Вперед, в современном бою, среди слепых снарядов, поражающих без выбора, менее опасно, нежели древнее вперед, так как первое никогда не доводит, разве при штурме, до неприятеля.
Под Фарсалом, доброволец Кростиний бывший центурион, выдвигается вперед с сотней людей, говоря Цезарю: «Я буду действовать так, чтобы живым или мертвым сегодняшний день заслужит вашу похвалу».
Цезарь, любивший эти примеры слепого самопожертвования, ради его личности, и знавший, что войска его, как они это и доказали, были слишком благоразумны и опытны, чтобы следовать такому примеру, ничего не возражает и Кростиний с несколькими товарищами идет на смерть.
Это слепое мужество нескольких отчаянных может, впрочем, подготовить дальнейшие действия массы. Вероятно потому-то Цезарь и допустил его.
Но против стойких войск (пример Кростиния это доказывает) идти вперед таким образом (если дойти до врага) — значит идти на верную смерть.
[2] Под словом «свалка» автор подразумевает такой вид боя, при котором происходит не только столкновение двух сторон, но и взаимное их перемешивание, проникновение одной в другую.

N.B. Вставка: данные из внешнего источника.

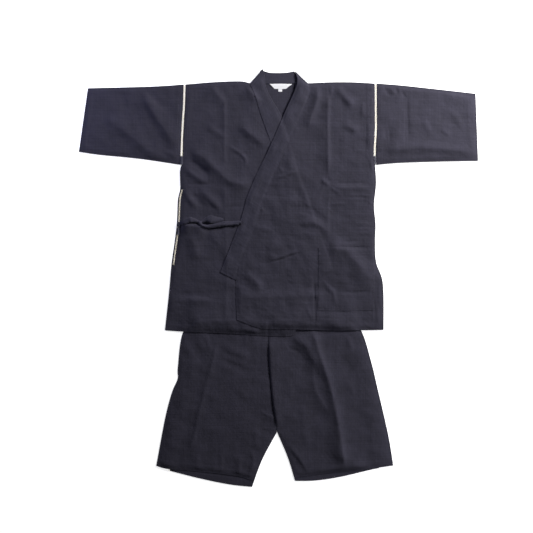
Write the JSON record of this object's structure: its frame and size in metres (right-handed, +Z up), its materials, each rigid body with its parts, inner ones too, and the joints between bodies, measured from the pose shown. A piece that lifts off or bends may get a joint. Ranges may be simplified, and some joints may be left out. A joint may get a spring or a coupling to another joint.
{
  "type": "jinbei set laid flat",
  "caption": "Lapped short-sleeved jinbei jacket laid flat over its matching knee-length shorts, navy cotton with cream open lacing and a side tie.",
  "frame": {"origin": "centre of the whole set's footprint, on the surface it lies on", "axes": "+Z up from the surface; +Y from the shorts' hems to the collar; +X to the wearer's left"},
  "size_m": [1.197, 1.2556, 0.0133],
  "materials": {
    "navy_cotton": "matt slub cotton, dark indigo navy",
    "navy_band": "matt slub cotton folded double, dark indigo navy",
    "cream_lacing": "matt cotton cord lacing, cream",
    "label_white": "woven satin label, off-white, bare"
  },
  "bodies": {
    "root": {"jacket_body_left": "navy_cotton", "jacket_body_right": "navy_cotton", "okumi_over": "navy_cotton", "okumi_under": "navy_cotton", "sleeve_left": "navy_cotton", "sleeve_right": "navy_cotton", "collar_over": "navy_band", "collar_back": "navy_band", "collar_under": "navy_band", "pocket": "navy_cotton", "lacing_armhole_left": "cream_lacing", "lacing_armhole_right": "cream_lacing", "lacing_side_left": "cream_lacing", "lacing_side_right": "cream_lacing", "tie_front": "navy_band", "tie_front_loop": "navy_band", "tie_side": "navy_band", "tie_side_loop": "navy_band", "tie_knot": "navy_band", "neck_label": "label_white", "size_tab": "label_white", "leg_front_left": "navy_cotton", "leg_front_right": "navy_cotton", "leg_back_left": "navy_cotton", "leg_back_right": "navy_cotton", "leg_lacing_left": "cream_lacing", "leg_lacing_right": "cream_lacing", "waistband": "navy_band"}
  },
  "joints": []
}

[3] Товарищи по манипуле (римской роте) давали друг другу клятву никогда не оставлять шеренги, разве только если надо будет поднять стрелу, спасти товарища (римского гражданина), убить неприятеля (Тит Ливии).
[4] Это не значит, что маленькая часть, попав в засаду, не представляла бы картины свалки при ее истреблении. Это не значит, чтобы при истреблении нельзя было бы видеть в каком либо месте избиения нескольких храбрых людей, желающих дорого продать свою жизнь. Но это не есть действительная свалка, — тут мы видим окруженных, поглощаемых, но не перемешанных.
[5] Римские велиты первобытного легиона, до Мария, несомненно обязаны были стоять некоторое время в интервалах манипул, в ожидании принципов, —-они сохраняли, хотя бы на один момент, непрерывность поддержки.
[6] Это не совсем верно исторически.